What you are asked to do.
Within the material below, locate the line with "plane Z = 0." and the line with "zip(*points))), Vector(map(max, zip(*points)))", then return those two lines and all lines between them, exactly as written.

═══ Data section ═══

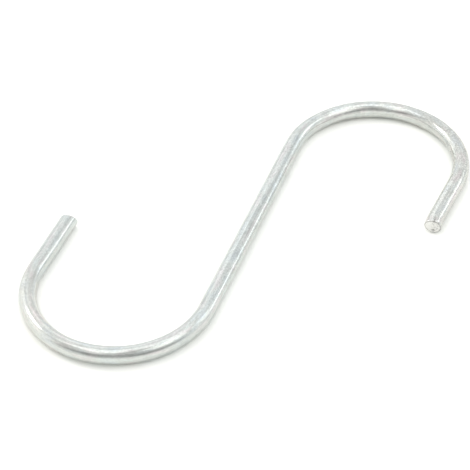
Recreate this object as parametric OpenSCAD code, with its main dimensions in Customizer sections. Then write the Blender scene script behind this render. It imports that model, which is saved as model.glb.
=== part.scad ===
// S hook bent from one piece of round, zinc-plated steel wire.
// It lies flat: the straight shank runs along Y, the S is drawn in the XY plane,
// and the underside of the wire touches Z = 0. The middle of the shank is above the origin.
// The upper hook, at +Y, opens towards -Y with its tail at +X.
// The lower hook, at -Y, opens towards +Y with its tail at -X.

/* [Wire] */
// Diameter of the plated wire
wire_d = 4; // [2:0.1:8]
// Width of the broken edge round each snipped face
rim_break = 0.15; // [0.05:0.05:0.4]
// How much thinner the wire is drawn where it is bent, across its diameter
bend_thinning = 0.02; // [0.01:0.01:0.1]

/* [Shank] */
// Straight length between the two bends
shank_len = 59; // [20:1:200]

/* [Upper hook] */
// Inner radius of the upper bend
upper_bend_r = 18; // [8:0.5:40]
// Angle through which the wire turns in the upper bend, in degrees
upper_bend_turn = 185; // [150:1:195]
// Straight tail after the upper bend, along its centre line
upper_tail_len = 16.5; // [6:0.1:40]
// How much longer the inner side of the upper tip is left by the shears, as an angle
upper_snip_skew = 10; // [-20:1:20]
// How much longer the top of the upper tip is left by the shears, as an angle
upper_snip_lean = 7; // [-20:1:20]

/* [Lower hook] */
// Inner radius of the lower bend
lower_bend_r = 18; // [8:0.5:40]
// Angle through which the wire turns in the lower bend, in degrees
lower_bend_turn = 181; // [150:1:195]
// Straight tail after the lower bend, along its centre line
lower_tail_len = 17.4; // [6:0.1:40]
// How much longer the inner side of the lower tip is left by the shears, as an angle
lower_snip_skew = 5; // [-20:1:20]
// How much longer the top of the lower tip is left by the shears, as an angle
lower_snip_lean = -13; // [-20:1:20]

/* [Hidden] */
$fn = 96;
wire_r = wire_d / 2;
rim_r = wire_r - rim_break;
bend_lap = 0.2; // how far a bend runs into the straights that it joins
zinc = [0.80, 0.83, 0.82];

// Round bar along +Y from the origin.
module bar(len, r1 = wire_r, r2 = wire_r) {
    rotate([-90, 0, 0]) cylinder(h = len, r1 = r1, r2 = r2);
}

// The straight middle of the S, centred on the origin.
module shank() {
    translate([0, -shank_len / 2, 0]) bar(shank_len);
}

// Puts its children at the far end of a bend, in the bend's own turned frame.
module after_bend(centre_r, turn) {
    translate([centre_r, 0, 0]) rotate([0, 0, -turn]) translate([-centre_r, 0, 0]) children();
}

// A bend that starts at the origin heading +Y and curls towards +X.
// Its wire is a touch thinner than the straights, and runs a short way into them at both ends.
module bend(centre_r, turn) {
    lap = bend_lap / centre_r * 180 / PI;
    translate([centre_r, 0, 0])
        mirror([1, 0, 0])
            rotate([0, 0, -lap])
                rotate_extrude(angle = turn + 2 * lap)
                    translate([centre_r, 0])
                        circle(r = wire_r - bend_thinning / 2);
}

// What the shears take away beyond the plane Y = 0: all of the wire in front of it,
// and a 45 degree collar behind it that breaks the rim.
module snip() {
    difference() {
        translate([0, -wire_d, 0]) bar(3 * wire_d, r1 = 2 * wire_d, r2 = 2 * wire_d);
        translate([0, -2 * wire_d, 0]) bar(2 * wire_d, r1 = rim_r + 2 * wire_d, r2 = rim_r);
    }
}

// A straight tail along +Y from the origin, with its tip snipped a little out of square.
module tail(len, skew, lean) {
    difference() {
        bar(len + wire_d);
        translate([0, len, 0]) rotate([-lean, 0, skew]) snip();
    }
}

// One hook of the S, from the end of the shank at the origin: a bend, then its tail.
module hook_end(bend_r, turn, tail_len, skew, lean) {
    centre_r = bend_r + wire_r;
    bend(centre_r, turn);
    after_bend(centre_r, turn) tail(tail_len, skew, lean);
}

// The whole bent wire, lying on the plane Z = 0.
module s_hook() {
    color(zinc)
        translate([0, 0, wire_r]) {
            shank();
            translate([0, shank_len / 2, 0])
                hook_end(upper_bend_r, upper_bend_turn, upper_tail_len, upper_snip_skew, upper_snip_lean);
            rotate([0, 0, 180])
                translate([0, shank_len / 2, 0])
                    hook_end(lower_bend_r, lower_bend_turn, lower_tail_len, lower_snip_skew, lower_snip_lean);
        }
}

s_hook();
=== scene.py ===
import math

import bpy
import numpy as np
from mathutils import Matrix, Vector


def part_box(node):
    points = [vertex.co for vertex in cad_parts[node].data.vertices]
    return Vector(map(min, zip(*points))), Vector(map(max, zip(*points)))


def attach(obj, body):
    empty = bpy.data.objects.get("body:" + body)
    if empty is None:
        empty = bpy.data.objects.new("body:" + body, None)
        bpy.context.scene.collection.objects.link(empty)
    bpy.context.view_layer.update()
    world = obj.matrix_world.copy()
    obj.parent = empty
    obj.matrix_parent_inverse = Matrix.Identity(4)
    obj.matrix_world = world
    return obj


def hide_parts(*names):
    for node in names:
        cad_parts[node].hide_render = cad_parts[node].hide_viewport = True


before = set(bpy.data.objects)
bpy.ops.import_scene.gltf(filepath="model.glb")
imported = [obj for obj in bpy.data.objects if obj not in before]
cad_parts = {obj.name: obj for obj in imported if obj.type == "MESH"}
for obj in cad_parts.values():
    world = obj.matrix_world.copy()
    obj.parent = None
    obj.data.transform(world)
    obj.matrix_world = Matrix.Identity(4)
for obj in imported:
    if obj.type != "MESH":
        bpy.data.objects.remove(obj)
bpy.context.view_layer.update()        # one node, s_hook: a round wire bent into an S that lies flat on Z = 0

MM = 0.001

# ---------------------------------------------------------------- the wire's own sizes
LOW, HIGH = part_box("s_hook")
WIRE_R = (HIGH.z - LOW.z) / 2    # the wire is as thick as the flat S is high
SHANK = 59 * MM                  # straight length between the two bends
BEND_R = 18 * MM + WIRE_R        # centre line of both bends
THINNING = 0.01 * MM             # lost from the wire's radius where it is bent

# Each hook: turn of its bend, length of its tail, and the two angles of its snip.
UPPER = dict(turn=math.radians(185), tail=16.5 * MM, skew=math.radians(10), lean=math.radians(7))
LOWER = dict(turn=math.radians(181), tail=17.4 * MM, skew=math.radians(5), lean=math.radians(-13))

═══

Full answer.
// The whole bent wire, lying on the plane Z = 0.
module s_hook() {
    color(zinc)
        translate([0, 0, wire_r]) {
            shank();
            translate([0, shank_len / 2, 0])
                hook_end(upper_bend_r, upper_bend_turn, upper_tail_len, upper_snip_skew, upper_snip_lean);
            rotate([0, 0, 180])
                translate([0, shank_len / 2, 0])
                    hook_end(lower_bend_r, lower_bend_turn, lower_tail_len, lower_snip_skew, lower_snip_lean);
        }
}

s_hook();
=== scene.py ===
import math

import bpy
import numpy as np
from mathutils import Matrix, Vector


def part_box(node):
    points = [vertex.co for vertex in cad_parts[node].data.vertices]
    return Vector(map(min, zip(*points))), Vector(map(max, zip(*points)))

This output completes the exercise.